Impossible Things Before Breakfast

A blog about having a baby, writing a book, and other impossible things.

Wednesday, August 23, 2006

Mothers, fathers, poets

I think I may have been a trifle optimistic in my diagnosis of the poetry situation. My brain IS still going like the clappers, but this week it seems to be entirely employed in making lists of what to take into hospital with me, what we still need to buy/acquire and how we are going to create the space for it all in a one bedroom flat, and what I want to write in my birth plan. There is very little scope for poetics in a birth plan, it turns out. Nothing that includes the words 'episiotomy', 'squatting' and 'artifically ruptured' can really aspire to be lyrical.

Interesting thoughts from Adrienne Rich in Of Woman Born:

Once in a while someone used to ask me, "Don't you ever write poems about your children?" The male poets of my generation did write poems about their children - especially their daughters. For me, poetry was where I lived as no-one's mother, where I existed as myself.

Although it was Rich's choice not to write about her children, this passage did remind me that, while no subject is verboten to the male poet, women who write about certain things (pregnancy, motherhood, domestic life, the female body) are condemned as being too limited, or too predictable, or just too damn GIRLY. If men get sappy about their children it is vaguely novel at worst, wondrous and transcendent at best, but if women do it it's redundant and boring - well of COURSE women love their children, duh. Or maybe you just have to be an exceptional poet to get away with it, whatever your gender.

Dear Babe, that sleepest cradled by my side,
Whose gentle breathings, heard in this deep calm,
Fill up the interspersed vacancies
And momentary pauses of the thought!
My babe so beautiful! it thrills my heart
With tender gladness, thus to look at thee


I love Frost at Midnight, but wouldn't we read these words slightly differently, more critically even, if Coleridge were a woman?

Or these from Waking with Russell by Don Paterson?

Whatever the difference is, it all began
the day we woke up face-to-face like lovers
and his four-day-old smile dawned on him again,
possessed him, till it would not fall or waver;
and I pitched back not my old hard-pressed grin
but his own smile, or one I'd rediscovered.

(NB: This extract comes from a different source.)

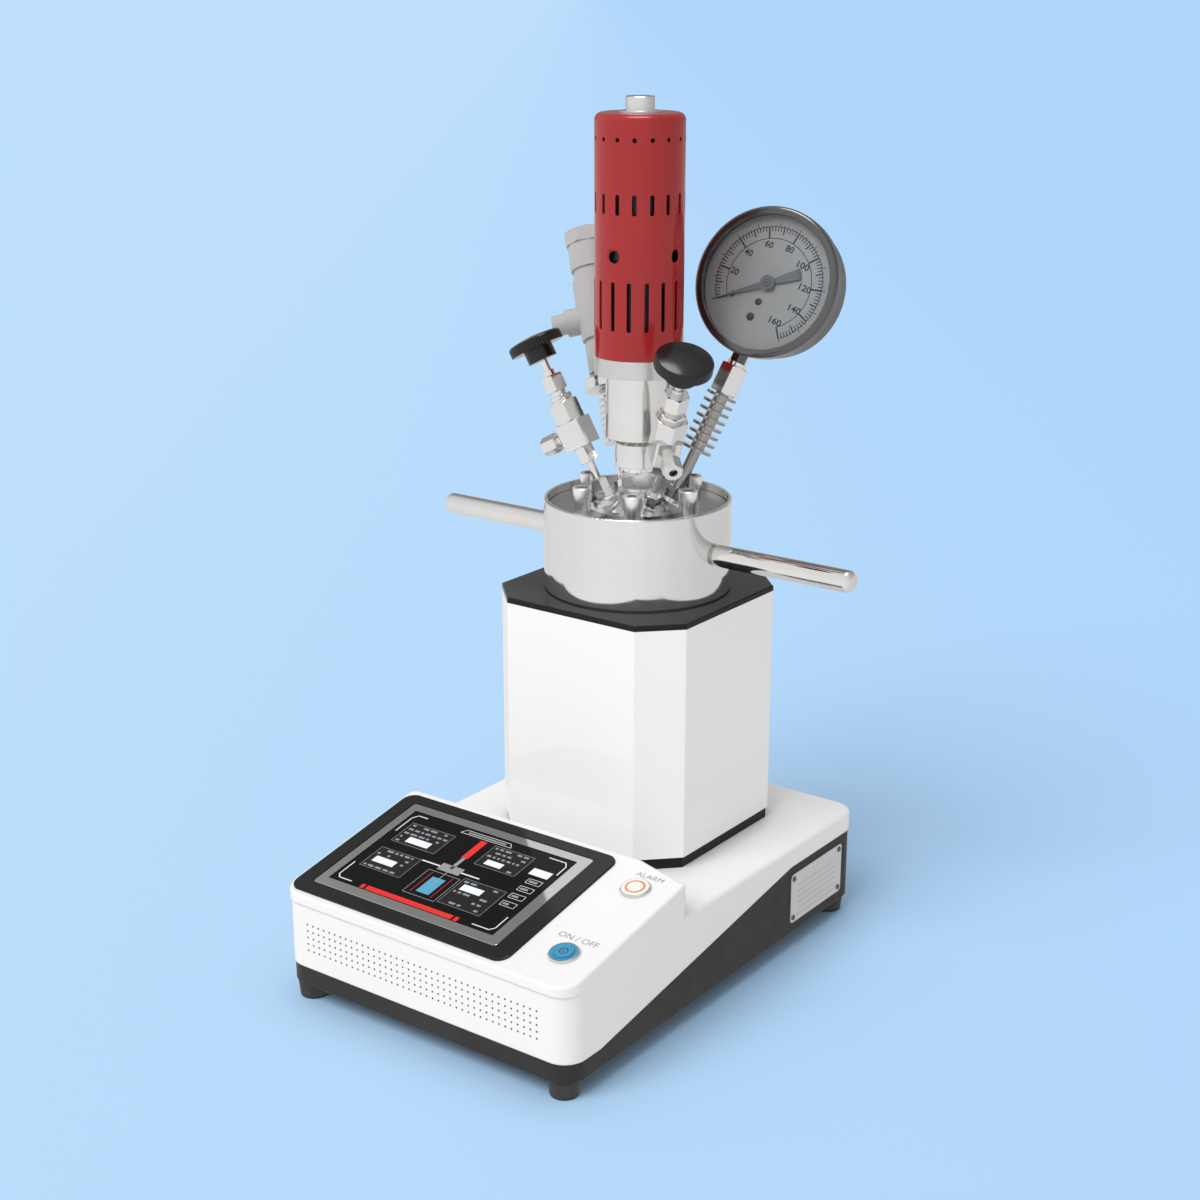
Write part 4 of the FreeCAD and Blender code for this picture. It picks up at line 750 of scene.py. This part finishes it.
# Power button and alarm lamp.
# Turned steel barrels with a chamfered flange and a coloured band inlaid in it. The button's cap is blue with a
# printed ring, and the lamp's lens is milky white with an orange ring that shows through it.
CONTROL_U = 106.4
POWER_V = 34.1
ALARM_V = 120.2
CAP_FACE = 3.4
LENS_FACE = 2.6
BARREL_FACE = 2.2
# Printed rings of the cap, and the stroke in the inner one: radii or half sides, and height over the cap's rim
CAP_RINGS = ((2.7, 3.5, -0.30), (6.5, 6.95, -0.05))
MARK_HALF_W, MARK_HALF_L, MARK_AT = 0.25, 1.5, -0.38
LAMP_RING_IN, LAMP_RING_OUT = 6.1, 7.5
HALO_IN, HALO_OUT = 7.65, 10.1      # band inlaid in each barrel's flange, round its cap or lens
ROUND = 48
STEEL = (0.66, 0.655, 0.645)
STEEL_SECOND = (0.72, 0.715, 0.705)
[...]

I think I'd love these poems just as much if they were written by women, but then I don't think they could have been. There is, I believe, a reticence among women poets to engage with their children too directly or emotionally in their work, because they fear not being taken seriously. Was that at the back of Adrienne Rich's mind? Did she really want to be 'no-one's mother' in her poetry, or did she just perceive that in the eyes of the poetry establishment, being someone's mother lessened her?